In this report, Gareth Davies MP argues that this is because SIBs are not bonds (liquid issued debt) at all, but an innovative form of public service commissioning based on desired outcomes and that the tax relief is ineffective. Instead he argues that the Government should focus on encouraging more corporate issuance of liquid, tradable social bonds, in the same way that companies issue green bonds to support decarbonisation.

In 2020, a record $269.5 billion of green bonds were issued by companies to fund climate investments and the UK Government has committed to issue the first green sovereign bond in 2021, totalling £15 billion. The nascent social bonds sector also had a record year in 2020, with $59 billion now outstanding in the sector.

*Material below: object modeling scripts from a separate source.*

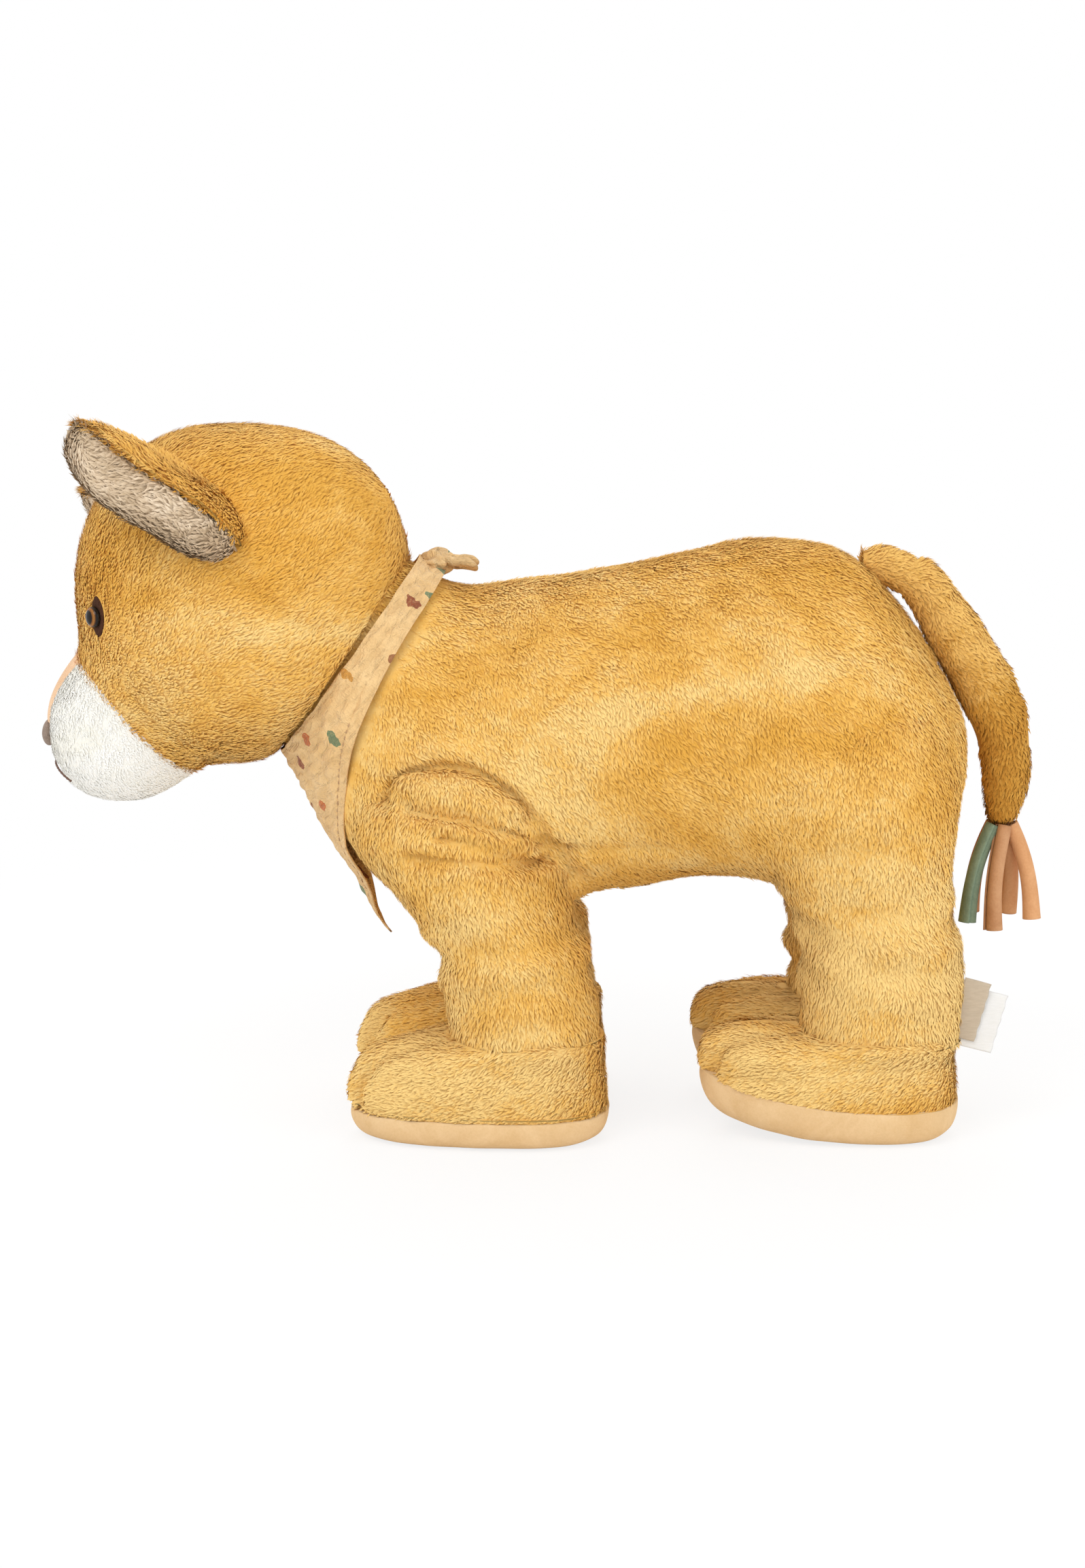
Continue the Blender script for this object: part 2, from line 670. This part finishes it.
def build_muzzle(head_form):
    """White muzzle, the short-pile bridge on it, the nose and the thread of the mouth."""
    form = swollen_ball(MUZZLE_HALVES, MUZZLE_ROUNDNESS, 22, 14)
    form.transform(Matrix.Translation(MUZZLE_MIDDLE))
    head_guide = cutter("head_grown", moved(head_form, GAP))
    muzzle = piece("muzzle", form.copy(), WHITE_PLUSH)
    boolean(muzzle, head_guide)
    bridge = piece("nose_bridge", moved(form, GAP + BRIDGE_THICKNESS), PEACH_VELOUR)
    front = MUZZLE_MIDDLE.y - MUZZLE_HALVES.y - OVERRUN
    top = MUZZLE_MIDDLE.z + BRIDGE_TOP_RISE
    bottom = MUZZLE_MIDDLE.z + BRIDGE_BOTTOM_RISE
    slab = tapered_slab(BRIDGE_TOP_WIDTH, BRIDGE_BOTTOM_WIDTH, top, bottom, front, MUZZLE_MIDDLE.y)
    boolean(bridge, cutter("bridge_outline", slab), "INTERSECT")
    boolean(bridge, cutter("muzzle_grown", moved(form, GAP)))
    boolean(bridge, head_guide)
    nose_halves = Vector((NOSE_WIDTH, NOSE_DEPTH, NOSE_HEIGHT)) / 2
    nose_form = swollen_ball(nose_halves, NOSE_ROUNDNESS, 16, 10)
    nose_form.transform(Matrix.Translation(muzzle_point(0, -NOSE_DROP, 0)))
    nose = piece("nose", nose_form, NOSE_VELOUR)
    boolean(nose, bpy.data.objects["muzzle_grown"])
    boolean(nose, cutter("bridge_underside", bridge_underside(bottom, front)))
    build_mouth()


def build_mouth():
    """The sewn thread of the mouth: down from the nose, then forked to both sides."""
    start, fork, end = MOUTH_SHARES
    lift = GAP + MOUTH_THREAD_RADIUS * 2
    upright = []
    for way in np.linspace(start, fork, MOUTH_POINTS // 3):
        upright.append(muzzle_point(0, MUZZLE_HALVES.z * way, lift))
    smile = []
    for way in np.linspace(-1, 1, MOUTH_POINTS):
        rise = MUZZLE_HALVES.z * (fork + (end - fork) * way**2)
        smile.append(muzzle_point(MOUTH_SPREAD * way, rise, lift))
    thread = piece("mouth_thread", tube_mesh(upright, [MOUTH_THREAD_RADIUS] * len(upright)), BROWN_FELT)
    fork_mesh = tube_mesh(smile, [MOUTH_THREAD_RADIUS] * len(smile))
    boolean(thread, cutter("mouth_fork", fork_mesh), "UNION")


def bridge_underside(bottom, front):
    """A box over the bridge's lower edge, which keeps the nose clear of it."""
    size = Vector((NOSE_WIDTH * 2, MUZZLE_LENGTH, NOSE_HEIGHT))
    middle = Vector((0, front + size.y / 2, bottom - GAP + size.z / 2))
    return block(size, middle)


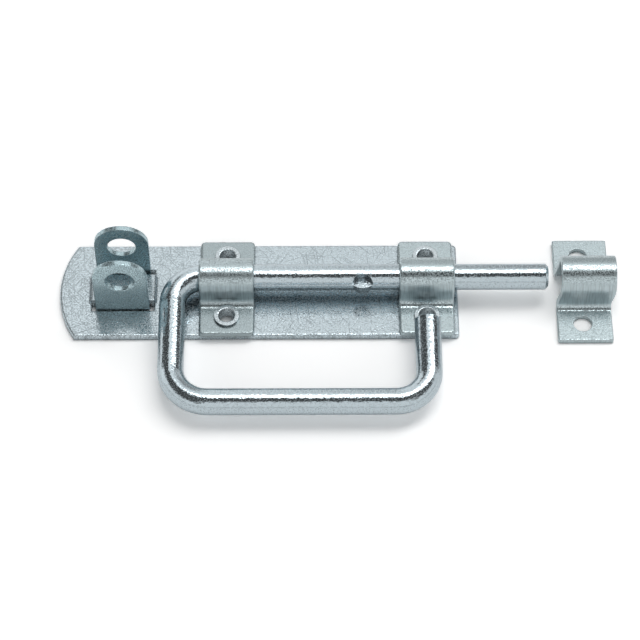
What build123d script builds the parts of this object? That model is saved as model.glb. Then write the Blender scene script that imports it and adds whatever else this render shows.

The report puts forward a series of recommendations to refocus Government efforts to unlock investment at scale for businesses and projects that benefit communities and society in the UK, and strengthen social fabric, including:

  1. End the Social Investment Tax Relief  in the Autumn Spending Review and replace it with a new incentive for corporations to issue liquid social debt in the public markets.
  2. Redirect the Government’s £80m Life Chances Fund investment into a new, social investment mutual fund – investing in listed, liquid, tradable social bonds – managed by Big Society Capital.
  3. Make clear the distinction between social investment and philanthropy, by moving social investment under the responsibility of the Small Business Minister in BEIS, instead of the Civil Society Minister in DCMS.
  4. Expand the mandate for Big Society Capital, by amending UK subsidy rules and overturning the ‘wholesaler requirement’ within Section 18 of the Dormant Bank and Building Society Accounts Act to enable it to directly invest and establish liquid social bond portfolios.
  5. Big Society Capital should consider supervisory control by the British Business Bank who have demonstrated expertise and effectiveness at funding businesses.